Borderlands 2 review
It's almost common practice that the first game of a new IP is somewhat of a retail beta-test. Not everything in the game is user friendly, glitches and bugs are commonplace and some gameplay mechanics just don't feel all that great. A great example of this is Assassin's Creed. When put head to head against its sequel, it shows just much of a leap in terms of gameplay the second game is. This also somewhat holds true for Borderlands. It was without a doubt an amazing game, but not one without flaws. Classes all felt very similar outside of their class skill, no minimap was present, guns started to look too similar to one another, and the storyline was almost incomprehensible. Gearbox rectified all of this in this smash sequel that far surpasses its predecessor.
While the story doesn't change much in terms of plot devices (you're still vault hunters after all), its presentation is much more comprehensible this time around. There is a clearly defined bad guy in Handsome Jack, a self absorbed asshole with some devilishly good looks. He's easy to hate, and provides a good enough reason to press on with your quest to take him, and the Hyperion corporation down.
Old cast and new team up for one Badass experience
At its core however, it's still Borderlands. It's still all about shooting and looting, completing quests, coming across strange and quirky characters, and customizing the crap out of your chosen character. The fact that the formula remains identical to the first will make players of the first game feel right at home with Borderlands 2. Whether you consider this a good thing or a bad thing is purely based on player preference. If you were expecting a major departure from what you already played back in 2009, you might find yourself disappointed. Borderlands 2 sticks to its guns, and improves on what made the first game so successful.
There are certain aspects of the game which are undoubtedly better. The skill trees feel far more diverse this time around, offering a much deeper, and more specialized customization. This sort of diversity also encourages players to experiment a bit with their builds and find one that truly fits their playstyle. What's more is that completing challenges, such as killing a designated number of enemies with a designated gun, nets you Badass Tokens. These are well worth completing since each token grants you a permanent boost to a number of stats, such as gun damage, shield capacity, critical damage, grenade damage, etc. Even better is that these stat boosts carry over to every character you make.
A lot more customization this time around, even your character appearance
The tedium of quests has also gotten a much needed overhaul. Quests are now far more dynamic, changing and continuing based on your actions, rather than just task you with killing a certain amount of enemies, and returning back for your reward. There are also a bunch of standout quests that will undoubtedly bring a smile to your face, such as the Top Gun inspired mission, tasking you to collect volleyballs and jet fuel, and then killing a bunch of shirtless men, classic. One of my favorites however was the tea party quest for Tiny Tina. You first had to go collect members for the tea party, one which was an actual bandit. Then have them sit at the party (of course the bandit was roped up in an electric chair) and defend the party long enough from an onslaught of bandits until Tiny Tina was satisfied.

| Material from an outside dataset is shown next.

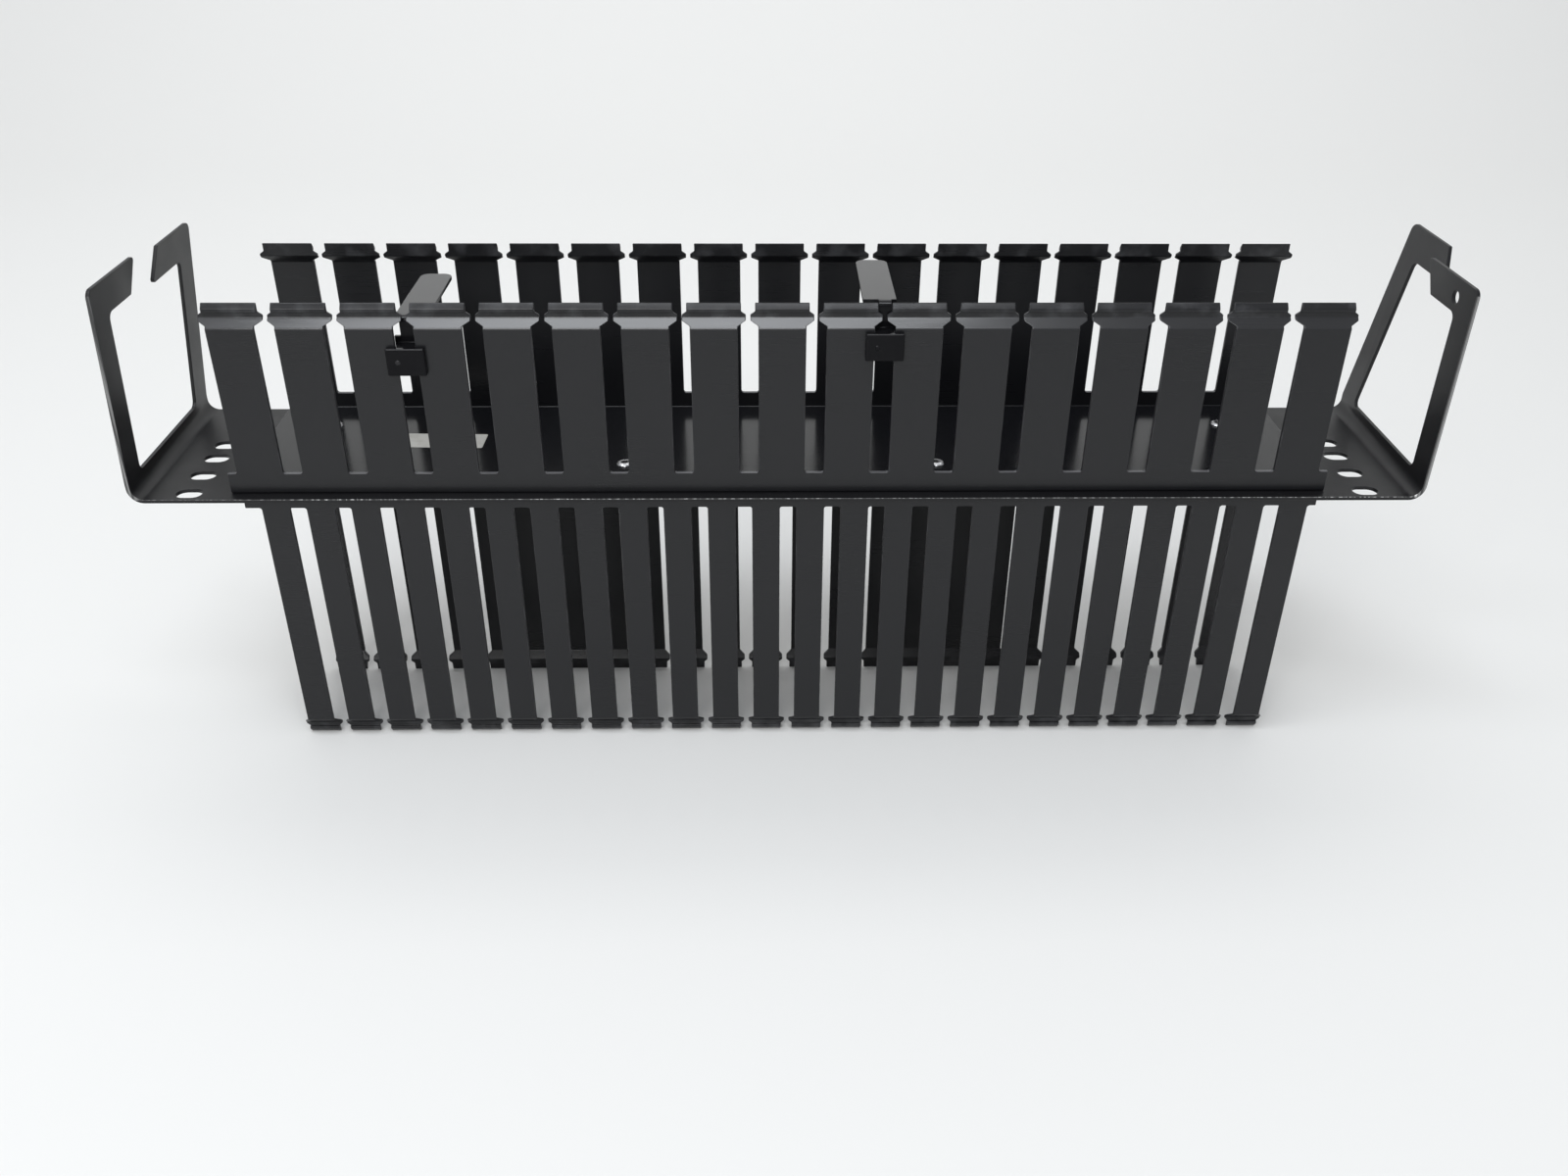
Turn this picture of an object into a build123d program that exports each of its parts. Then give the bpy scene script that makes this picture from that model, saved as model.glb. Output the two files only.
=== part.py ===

Another big change to quests is the fact that they can be failed if not done in a timely manner, or completely altered. In one of the storyline quests, I was tasked with rescuing a fellow Commando from a robotic cell. If you destroy the cell quickly enough, you'll save him and the quest will be over. However if you take too long, it will fly back to its base, meaning you then have to infiltrate it and rescue him there.
If you were getting sick of seeing apocalyptic wasteland and barren desert, you'll be pleased to know that Pandora is much more diverse. You'll trek across a snow arctic tundra, lush grasslands, mechanical and robotic bases and more. Even the enemy diversity got a big bump in Borderlands 2. Aside from the standard human factions such as bandits and nomads, you'll be dispatching ape sized Bullymongs, giant Crystalisks, and the invisible turning Stalkers.
Borderlands 2 is full of references not only to the first game, but other games, and pop culture as well. You'll spot various references to famous movie or television quotes, and even references to various Meme's. Whether you're hearing Zer0 saying "You just set off my trap card" in reference to YuGiOh, or an NPC saying "This is no planet for old men", you just can't help but smile. Nothing will prepare you for your first encounter with a Minecraft Creeper.